Robust SLAM Algorithm Based on Semantic Information and Edge Consistency

To handle the performance degradation and the insufficient robustness of visual localization in dynamic environments, and to improve the created environment map, a robust simultaneous localization and mapping (SLAM) algorithm based on the semantic information and the edge consistency is proposed. Firstly, the semantic information of the environment is acquired by YOLOv3 algorithm, and the semantically dynamic-static segmentations of the image are obtained preliminarily. The consistency evaluation is conducted based on the distance transform errors and photometric errors of edges in the images to refine the dynamic-static area.
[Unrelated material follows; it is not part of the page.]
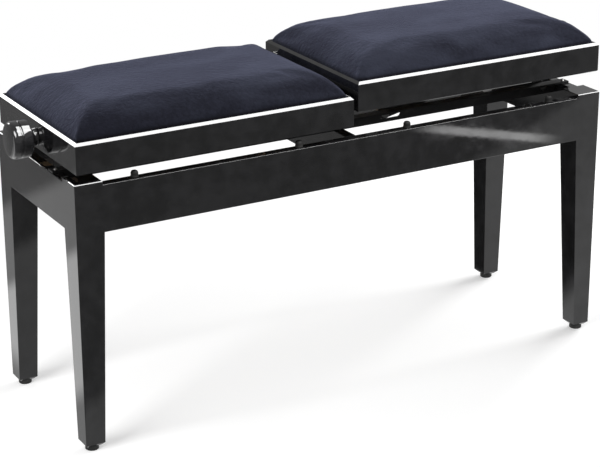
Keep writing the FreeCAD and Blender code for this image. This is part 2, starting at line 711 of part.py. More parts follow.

Moreover, the dynamic regions are corrected by the connected component analysis and the loophole mending algorithm. The feature points in the non-dynamic regions are matched and the camera poses are optimized by minimizing the reprojection errors of feature points by the nonlinear optimization algorithm. The mapping keyframes are selected based on the covisibility of feature points and the areas of the dynamic-static regions. And the static environment map is created without the information of the dynamic objects. The experiment on the highly dynamic scenes in the public datasets show that the proposed method can distinguish the dynamic-static information accurately, and perform the precise localization and mapping in dynamic environments. Besides, the degradation of the positioning accuracy does not exist in the proposed method in the static environment.